Nor should we excuse Jones’s failure to raise the § 851 issue because, at the time of his initial sentencing and first appeal, the issue was somehow lurking in an unknowable future, becoming relevant only after our decision in the first appeal. The § 851 issue became relevant (i.e., became an argument that Jones had an incentive to raise) not after our remand in the first appeal but when the Government sought to rely on Jones’s prior conviction to enhance his sentence pursuant to § 851. The dissent suggests that, at the time of Jones’s first appeal, “the government ... did not rely on or even mention the § 851 enhancement” and therefore Jones “had no reason to raise it in his initial appeal.” Post, at 855. The Presentence Investigation Report (PSI) used at Jones’s initial sentencing, however, noted that the government had filed a § 851 notice and sought to rely on Jones’s prior conviction to enhance his sentence. (J.A. at 189.) Moreover, at his initial sentencing hearing, Jones’s attorney noted that the district court had submitted a general verdict form to the jury, and his attorney argued that because the jury had not determined the drug type involved, the district court was limited to the statutory maximum term applicable to the least-punished drug alleged in the indictment, in this case marijuana. Jones’s attorney then stated

the maximum sentence to which [the defendants] could be exposed is the five years for the marijuana, unless, as is the case with Mr.

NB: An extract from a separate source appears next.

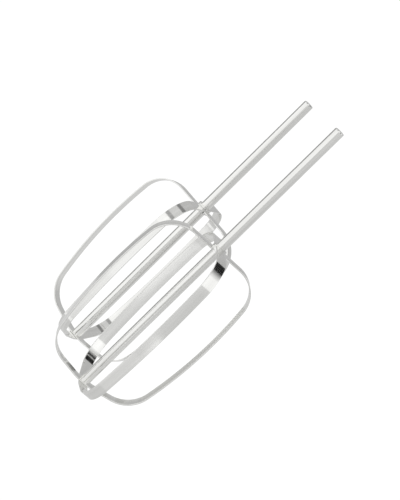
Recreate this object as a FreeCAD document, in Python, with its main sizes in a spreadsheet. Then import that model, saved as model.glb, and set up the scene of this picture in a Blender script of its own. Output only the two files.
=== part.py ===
"""A pair of hand-mixer beaters: two strip hoops each, crossed and riveted on a straight steel shaft.

Each beater is drawn once in its own frame, with the underside of its outer hoop at height 0 and its
shaft along +Z. The pair is then placed with the middle of the front shaft's top end at the origin,
so both hang below it, as they do when their shafts are pushed up into a mixer.
"""
import FreeCAD, Part

import math
import os

import Sketcher

V = FreeCAD.Vector
START, END, CENTRE = 1, 2, 3      # the points of a sketch line or arc
H_AXIS, V_AXIS = -1, -2           # a sketch's own axes
ORIGIN = (H_AXIS, START)

# Driving dimensions in millimetres and degrees: (alias, value, what it is).
DIMENSIONS = [
    ("shaft_diameter", 6.0, "round rod"),
    ("front_length", 197.6, "front beater, underside of its outer hoop to the rod's top end"),
    ("rear_length", 190.8, "rear beater, the same"),
    ("end_chamfer", 0.4, "edge of the rod's top end"),
    ("drive_diameter", 5.9, "the rod's top end, sized to slide into a socket"),
    ("drive_length", 30.0, "length of that end"),
    ("drive_ease", 1.0, "length over which it widens to the full rod"),
    ("tenon_diameter", 3.4, "thin end of the rod, through both strips"),
    ("rivet_diameter", 5.4, "peened head under the outer hoop"),
    ("rivet_height", 0.9, "height of the peened head"),
    ("rivet_rounding", 0.7, "rounded edge of the peened head"),
    ("strip_width", 6.4, "flat strip of the hoops"),
    ("strip_thickness", 0.8, "flat strip of the hoops"),
    ("strip_rounding", 0.25, "rolled long edges of the strip"),
    ("lap_gap", 0.05, "air between the two lapped ends of a strip"),
    ("eye_diameter", 8.6, "round end of a strip, about the shaft"),
    ("eye_hole_diameter", 6.1, "hole in that end, for the shaft"),
    ("cage_height", 108.8, "underside to top of the outer hoop"),
    ("cage_radius", 37.0, "shaft axis to the outer hoop's outside"),
    ("widest_height", 62.0, "where the hoop is widest"),
    ("side_radius", 260.0, "gentle bow of the hoop's sides"),
    ("shoulder_radius", 19.0, "upper corners of the hoop"),
    ("foot_radius", 19.0, "lower corners of the hoop"),
    ("rise_angle", 10.5, "rise of the underside from its flat middle"),
    ("bend_radius", 20.0, "bend between the flat middle and the rise"),
    ("flat_half_length", 3.6, "half of the flat middle, over the rivet"),
    ("rear_aside", -8.6, "rear shaft from the front one, along X"),
    ("rear_behind", 50.6, "rear shaft from the front one, along Y"),
    ("rear_turn", -33.0, "rear beater, turned about its shaft"),
]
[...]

Jones, the government has filed a notice of subsequent offender, in which case they would double the penalty, and he would be exposed to ten years.

(J.A. at 101 (emphases added).) Thus, even if its filing of a § 851 notice were insufficient to indicate the Government’s intent to rely on a prior conviction to enhance Jones’s sentence, the issue plainly arose, and was addressed, at sentencing. Indeed, Jones’s own attorney asked the court to remain within a ten-year, rather than a five-year, minimum, assuming an enhancement under the very information *850he now seeks to challenge as improperly filed.

The importance of the waiver rule in preventing piecemeal litigation of issues was expressed in Omni, where we stated:

The most rudimentary procedural efficiency demands that litigants present all available arguments to an appellate court on the first appeal. If parties who lost on appeal were allowed to return to appellate courts to advance different, previously available theories, cases could languish for years before final resolution and already crowded court dockets would swell even more.

Omni, 974 F.2d at 505; cf. also Greene v. United States, 880 F.2d 1299, 1305 (11th Cir.1988) (petitioner’s failure to raise available sentencing objection on direct appeal results in waiver for purposes of habeas review). I cannot agree with the suggestion that we ignore this rudimentary principle of procedural efficiency and permit Jones to litigate now an issue that was available to him at the time of his first appeal.

III.

For the foregoing reasons, I would affirm the judgment of the district court.

. Section 851 provides, in relevant part,

No person who stands convicted of an offense under this part shall be sentenced to increased punishment by reason of one or more prior convictions, unless before trial, or before entry of a plea of guilty, the United States attorney files an information with the court (and serves a copy of such information on the person or counsel for the person) stating in writing the previous convictions to be relied upon.

21 U.S.C.A. § 851 (West 1999).

. In fact, Jones testified at trial to his prior federal conviction as part of his broader contention that the Government had concocted the instant prosecution against him simply as a means of keeping him in prison. He went on to testify that he was "embarrassed” to be in federal court charged with such a paltry amount of drugs, and suggested that if he were dealing drugs again, it would have been in much larger quantities than the Government was alleging. (J.A. at 99.)

. In addition to his jurisdictional argument, Jones asserts that he could not have raised this issue in his first appeal because he was "of the opinion that the other issues were more than sufficient to justify reversal of the conviction,” and that it would have been "improper” to argue to this court both that he should have been convicted and sentenced only for unlawful possession of marijuana and that his sentence for conspiracy to distribute marijuana should have been limited based upon the Government’s improper notice of intent to rely on a prior conviction. Inconsistent defenses or appellate arguments are of course not prohibited. United States v. Harbin, 377 F.2d 78, 80 (4th Cir.1967). Further, as is explained more fully in the text, Jones plainly had both an incentive and an opportunity to raise the issue in his first appeal—a five-year mandatory maximum would certainly have been relevant, as the district court initially sentenced Jones to more than ten years, and as this court, in that appeal, remanded with instructions to sentence him within the ten-year maximum for repeat offenders and a detectable amount of marijuana.

. As an alternative to his primary argument regarding jurisdiction, Jones suggests that we ought to excuse his failure to raise the issue of the § 851 information's timeliness on direct appeal because it was the result of his counsel’s ineffectiveness. Ineffective assistance claims, however, are generally not cognizable on direct appeal unless the trial record conclusively establishes such ineffective assistance. See United States v. King, 119 F.3d 290, 295 (4th Cir.1997). On the record before us, I do not believe this is such a case.